In the same way, spiritual health requires rhythm and structure. For centuries, religious communities around the world have operated according to spiritual calendars that direct believers to participate in certain disciplines, celebrations and ceremonies.

Sometimes, when we aren’t paying attention, these calendar days sneak up on us. And we are often tempted to forego significant days in favor of our to-do lists. But our busyness causes us to miss out on some of life’s greatest gifts.

Today is Ash Wednesday. Unlike Christmas and Easter or even Mardi Gras, this "holy day" is often overlooked. Most of us overlook it for one of two reasons: we don’t understand it, or we prefer to only celebrate the “fun” holidays. I have found this to be particularly true among Protestants (of which I am one) who often seem to have missed out on the blessings of the full Lent and Easter seasons.

Well guess what? When you finish reading, we’ll both be out of excuses.

How to Save Your Family: Understand and Take Part

Ash Wednesday marks the first day of Lent, which is meant to prepare our hearts and minds for the joy of Easter. You wouldn’t show up to church on Easter Sunday without being dressed for it, so why not prepare your soul for the occasion as well?

When we think of Lent, the first thing that comes to mind is giving something up. We often wrongly associate this sacrifice with the idea that it will allow us to indentify with the sacrifice Jesus made on the cross, or we treat the self-denial as something akin to a New Year’s resolution.

The true purpose of lent is so much deeper and so much more spiritual.

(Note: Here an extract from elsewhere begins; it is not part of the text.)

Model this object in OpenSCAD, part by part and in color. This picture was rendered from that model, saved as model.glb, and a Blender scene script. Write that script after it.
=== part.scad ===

The whole premise behind Christianity is claiming Jesus as Savior and Redeemer. Why we would ever do that unless we first realize a need for a savior? What do we need saving from? Why would we need to be redeemed?

No one becomes a Christian without first recognizing their own deep inner brokenness and desiring wholeness. True Christians approach the joy of their faith with humble hearts. To truly experience salvation and healing, we must come face to face with the things we spend most of our lives running from.

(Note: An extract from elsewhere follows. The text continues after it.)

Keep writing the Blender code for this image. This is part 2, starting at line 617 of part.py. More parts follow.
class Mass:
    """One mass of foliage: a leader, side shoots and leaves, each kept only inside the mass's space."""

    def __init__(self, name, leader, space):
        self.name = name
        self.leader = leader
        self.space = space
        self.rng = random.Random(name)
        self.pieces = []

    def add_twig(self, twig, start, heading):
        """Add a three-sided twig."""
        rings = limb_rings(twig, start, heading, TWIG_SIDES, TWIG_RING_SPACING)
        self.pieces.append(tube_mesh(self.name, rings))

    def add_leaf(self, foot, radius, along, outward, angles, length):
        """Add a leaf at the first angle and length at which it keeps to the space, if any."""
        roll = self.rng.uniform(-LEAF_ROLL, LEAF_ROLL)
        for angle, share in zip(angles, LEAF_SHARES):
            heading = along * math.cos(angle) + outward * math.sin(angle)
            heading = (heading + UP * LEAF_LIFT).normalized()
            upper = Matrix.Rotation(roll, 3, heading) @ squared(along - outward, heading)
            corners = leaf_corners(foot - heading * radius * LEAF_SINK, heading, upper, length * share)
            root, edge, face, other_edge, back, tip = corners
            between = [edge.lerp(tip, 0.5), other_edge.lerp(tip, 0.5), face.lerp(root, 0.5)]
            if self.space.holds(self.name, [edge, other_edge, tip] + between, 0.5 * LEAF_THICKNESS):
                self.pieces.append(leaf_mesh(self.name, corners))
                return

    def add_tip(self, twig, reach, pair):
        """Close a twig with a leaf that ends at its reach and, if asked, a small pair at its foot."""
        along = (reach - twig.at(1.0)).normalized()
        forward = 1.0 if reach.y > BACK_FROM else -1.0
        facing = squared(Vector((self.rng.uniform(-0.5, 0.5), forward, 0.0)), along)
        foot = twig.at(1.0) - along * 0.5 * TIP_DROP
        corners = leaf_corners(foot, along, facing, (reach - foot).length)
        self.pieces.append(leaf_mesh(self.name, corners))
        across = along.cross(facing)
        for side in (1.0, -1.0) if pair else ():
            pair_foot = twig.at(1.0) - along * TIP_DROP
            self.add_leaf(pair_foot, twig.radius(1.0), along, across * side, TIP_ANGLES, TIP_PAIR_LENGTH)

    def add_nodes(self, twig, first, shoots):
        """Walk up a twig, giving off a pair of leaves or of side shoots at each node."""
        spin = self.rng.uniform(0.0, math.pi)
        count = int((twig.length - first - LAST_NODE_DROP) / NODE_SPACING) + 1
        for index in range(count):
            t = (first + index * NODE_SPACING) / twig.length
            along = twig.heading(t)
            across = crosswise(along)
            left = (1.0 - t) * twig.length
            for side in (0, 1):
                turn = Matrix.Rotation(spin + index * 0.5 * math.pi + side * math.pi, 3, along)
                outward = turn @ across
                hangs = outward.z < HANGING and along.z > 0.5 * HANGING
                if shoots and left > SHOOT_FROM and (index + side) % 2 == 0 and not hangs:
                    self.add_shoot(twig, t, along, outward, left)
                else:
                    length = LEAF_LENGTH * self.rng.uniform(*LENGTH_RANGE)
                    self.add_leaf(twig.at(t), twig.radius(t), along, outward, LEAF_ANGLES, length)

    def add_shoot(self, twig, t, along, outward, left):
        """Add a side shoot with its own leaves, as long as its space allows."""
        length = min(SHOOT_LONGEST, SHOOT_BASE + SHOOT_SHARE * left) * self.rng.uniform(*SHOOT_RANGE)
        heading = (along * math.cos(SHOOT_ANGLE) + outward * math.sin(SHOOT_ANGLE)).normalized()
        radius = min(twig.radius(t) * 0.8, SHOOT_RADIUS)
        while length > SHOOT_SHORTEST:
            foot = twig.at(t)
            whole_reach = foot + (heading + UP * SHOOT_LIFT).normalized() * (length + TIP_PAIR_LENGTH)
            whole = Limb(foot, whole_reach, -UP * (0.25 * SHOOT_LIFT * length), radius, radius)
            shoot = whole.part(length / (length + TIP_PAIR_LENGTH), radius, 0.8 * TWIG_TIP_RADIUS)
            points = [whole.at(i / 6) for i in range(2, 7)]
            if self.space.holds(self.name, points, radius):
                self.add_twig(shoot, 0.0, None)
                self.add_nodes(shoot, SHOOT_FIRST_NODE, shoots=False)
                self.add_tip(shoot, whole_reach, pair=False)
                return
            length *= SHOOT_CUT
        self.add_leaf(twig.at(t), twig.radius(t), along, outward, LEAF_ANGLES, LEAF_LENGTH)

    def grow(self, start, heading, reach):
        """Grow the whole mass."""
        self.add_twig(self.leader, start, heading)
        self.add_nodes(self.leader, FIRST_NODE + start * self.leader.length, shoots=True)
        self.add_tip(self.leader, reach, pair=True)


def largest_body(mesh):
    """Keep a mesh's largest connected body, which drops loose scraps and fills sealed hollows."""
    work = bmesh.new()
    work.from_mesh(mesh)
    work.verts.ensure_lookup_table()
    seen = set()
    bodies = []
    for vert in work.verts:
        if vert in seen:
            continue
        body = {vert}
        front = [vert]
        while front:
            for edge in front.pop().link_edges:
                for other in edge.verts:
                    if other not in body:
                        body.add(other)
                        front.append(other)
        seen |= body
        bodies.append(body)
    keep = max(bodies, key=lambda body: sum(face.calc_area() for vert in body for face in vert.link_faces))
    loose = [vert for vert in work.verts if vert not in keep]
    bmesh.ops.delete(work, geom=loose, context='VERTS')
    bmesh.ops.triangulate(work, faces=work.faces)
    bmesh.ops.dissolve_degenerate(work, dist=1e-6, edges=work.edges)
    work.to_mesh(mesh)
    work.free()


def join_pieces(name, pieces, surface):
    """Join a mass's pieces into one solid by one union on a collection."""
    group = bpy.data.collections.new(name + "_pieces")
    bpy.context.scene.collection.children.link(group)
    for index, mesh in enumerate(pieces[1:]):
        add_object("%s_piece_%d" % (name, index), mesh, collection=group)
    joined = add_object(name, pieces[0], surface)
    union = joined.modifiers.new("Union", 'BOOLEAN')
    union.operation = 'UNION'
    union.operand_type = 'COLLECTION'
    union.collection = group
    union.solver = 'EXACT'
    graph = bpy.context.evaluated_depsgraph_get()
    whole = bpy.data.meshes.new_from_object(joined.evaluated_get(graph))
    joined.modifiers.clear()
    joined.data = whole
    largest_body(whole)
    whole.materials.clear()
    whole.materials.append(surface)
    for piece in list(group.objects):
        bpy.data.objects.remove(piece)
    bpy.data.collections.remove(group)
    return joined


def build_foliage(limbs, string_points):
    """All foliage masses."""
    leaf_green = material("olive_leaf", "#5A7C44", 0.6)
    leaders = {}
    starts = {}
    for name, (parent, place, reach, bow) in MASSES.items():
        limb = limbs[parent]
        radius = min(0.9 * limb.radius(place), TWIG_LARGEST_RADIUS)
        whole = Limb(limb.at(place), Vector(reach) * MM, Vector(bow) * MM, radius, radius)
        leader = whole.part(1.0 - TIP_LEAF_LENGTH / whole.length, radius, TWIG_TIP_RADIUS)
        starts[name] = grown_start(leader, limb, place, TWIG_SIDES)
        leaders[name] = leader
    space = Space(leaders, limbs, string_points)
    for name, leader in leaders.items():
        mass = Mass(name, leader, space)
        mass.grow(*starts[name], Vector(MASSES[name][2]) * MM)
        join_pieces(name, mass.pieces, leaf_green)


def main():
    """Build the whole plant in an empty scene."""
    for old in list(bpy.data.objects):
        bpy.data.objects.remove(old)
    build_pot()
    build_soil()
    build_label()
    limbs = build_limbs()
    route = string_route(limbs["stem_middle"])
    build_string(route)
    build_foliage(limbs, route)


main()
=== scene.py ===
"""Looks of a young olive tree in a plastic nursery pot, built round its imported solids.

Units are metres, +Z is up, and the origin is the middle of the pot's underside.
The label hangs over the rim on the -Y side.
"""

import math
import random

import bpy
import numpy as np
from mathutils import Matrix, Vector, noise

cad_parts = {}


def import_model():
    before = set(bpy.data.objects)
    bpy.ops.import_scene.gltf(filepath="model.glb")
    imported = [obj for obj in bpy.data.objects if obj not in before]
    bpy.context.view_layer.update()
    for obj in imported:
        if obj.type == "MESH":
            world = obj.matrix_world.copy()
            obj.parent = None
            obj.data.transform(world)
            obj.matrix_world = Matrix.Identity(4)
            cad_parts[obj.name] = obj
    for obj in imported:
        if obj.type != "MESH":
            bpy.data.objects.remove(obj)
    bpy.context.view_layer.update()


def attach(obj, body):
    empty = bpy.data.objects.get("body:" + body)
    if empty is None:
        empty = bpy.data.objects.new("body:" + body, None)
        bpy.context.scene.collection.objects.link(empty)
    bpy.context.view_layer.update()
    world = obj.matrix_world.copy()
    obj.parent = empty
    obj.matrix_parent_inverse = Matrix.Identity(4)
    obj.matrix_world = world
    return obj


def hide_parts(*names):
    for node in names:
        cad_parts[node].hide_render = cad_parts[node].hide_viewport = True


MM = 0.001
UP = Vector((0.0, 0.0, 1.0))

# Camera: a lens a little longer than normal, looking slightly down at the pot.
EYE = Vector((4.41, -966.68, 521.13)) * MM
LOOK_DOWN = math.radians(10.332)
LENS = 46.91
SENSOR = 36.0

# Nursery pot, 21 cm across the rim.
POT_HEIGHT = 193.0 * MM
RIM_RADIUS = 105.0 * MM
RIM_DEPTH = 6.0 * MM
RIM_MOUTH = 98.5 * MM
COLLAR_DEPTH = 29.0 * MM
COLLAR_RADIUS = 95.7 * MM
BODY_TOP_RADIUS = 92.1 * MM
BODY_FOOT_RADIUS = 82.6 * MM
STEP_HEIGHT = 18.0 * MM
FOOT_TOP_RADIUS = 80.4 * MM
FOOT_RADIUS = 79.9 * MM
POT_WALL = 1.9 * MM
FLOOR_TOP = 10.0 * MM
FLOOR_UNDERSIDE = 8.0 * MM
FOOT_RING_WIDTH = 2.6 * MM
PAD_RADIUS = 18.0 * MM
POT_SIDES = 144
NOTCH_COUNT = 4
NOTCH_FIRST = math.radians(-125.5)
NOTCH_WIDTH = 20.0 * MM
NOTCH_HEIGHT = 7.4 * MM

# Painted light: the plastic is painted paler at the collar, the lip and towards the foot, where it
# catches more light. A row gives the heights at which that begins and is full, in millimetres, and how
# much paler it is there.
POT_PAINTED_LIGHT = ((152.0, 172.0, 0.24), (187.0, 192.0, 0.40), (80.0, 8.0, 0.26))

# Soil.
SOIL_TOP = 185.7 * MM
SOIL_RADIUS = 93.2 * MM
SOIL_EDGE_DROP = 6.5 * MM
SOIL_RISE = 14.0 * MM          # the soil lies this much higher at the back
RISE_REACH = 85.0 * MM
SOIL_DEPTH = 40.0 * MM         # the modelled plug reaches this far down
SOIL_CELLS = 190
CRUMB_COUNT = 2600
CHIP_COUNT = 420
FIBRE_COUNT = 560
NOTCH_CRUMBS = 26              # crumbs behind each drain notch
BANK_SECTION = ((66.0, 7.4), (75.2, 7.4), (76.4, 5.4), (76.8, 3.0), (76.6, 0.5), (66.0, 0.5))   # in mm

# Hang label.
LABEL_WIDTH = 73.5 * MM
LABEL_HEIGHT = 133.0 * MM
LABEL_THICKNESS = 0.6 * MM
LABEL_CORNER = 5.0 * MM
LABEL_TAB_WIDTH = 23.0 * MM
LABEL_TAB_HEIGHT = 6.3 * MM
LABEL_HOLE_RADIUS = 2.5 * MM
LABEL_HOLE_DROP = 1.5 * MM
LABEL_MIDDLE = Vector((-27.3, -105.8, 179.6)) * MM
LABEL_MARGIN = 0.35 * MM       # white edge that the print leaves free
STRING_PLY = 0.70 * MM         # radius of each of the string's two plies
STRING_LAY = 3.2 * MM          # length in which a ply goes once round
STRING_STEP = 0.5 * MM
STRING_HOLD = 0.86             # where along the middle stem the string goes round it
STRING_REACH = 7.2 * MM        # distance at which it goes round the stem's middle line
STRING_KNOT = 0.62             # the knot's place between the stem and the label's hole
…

And what is the number one thing we spend our lives trying to avoid? Death. As a culture, we are so afraid of old age, of sickness, trauma and death. Yet we know our lives will end with some combination of the above.

We also spend our lives running from our mistakes and all of their consequences.

Ash Wednesday is a solemn holiday that begs us to consider life’s seriousness. During lent, we intentionally give up the distractions we run to while we run from the hard truths of life.

This is why a traditional Ash Wednesday service involves receiving a mark of ash on your forehead and hearing the words from Genesis, “You were made from dust, and to dust you will return.”

The service may also include a prayer from the Psalms, “Lord, remind me how brief my time on earth will be. Remind me that my days are numbered, and that my life is fleeing away.”

From Ash Wednesday to Easter, we commit to searching our hearts. Instead of feasting at parties, we let ourselves be hungry and we remember our need. We choose to spend time and energy in prayer and meditation, reading and seeking truth, ready to let God reveal our weaknesses, ready for our hearts to soften and break from the knowledge of our own sinfulness. Then God is able to reshape our hearts, our relationships and our lives.

2 Corinthians says, “the kind of sorrow God wants us to experience leads us away from sin and results in salvation. There’s no regret for that kind of sorrow.”

“That is why the Lord says, ‘Turn to me now, while there is time. Give me your hearts. Come with fasting, weeping, and mourning. Don’t tear your clothing in grief, but tear your hearts instead.’ Return to the Lord your God, for he is merciful and compassionate, slow to get angry and filled with unfailing love. He is eager to relent and not punish.” (Joel 2:12-17)

Why not drop everything you have planned for tonight and attend an Ash Wednesday service with your family? Do something special on this day - and take part in the traditions of Lent and encourage your children to do the same. If you do, I promise you will gain a new appreciation for the meaning behind Easter - and your life just might never be the same.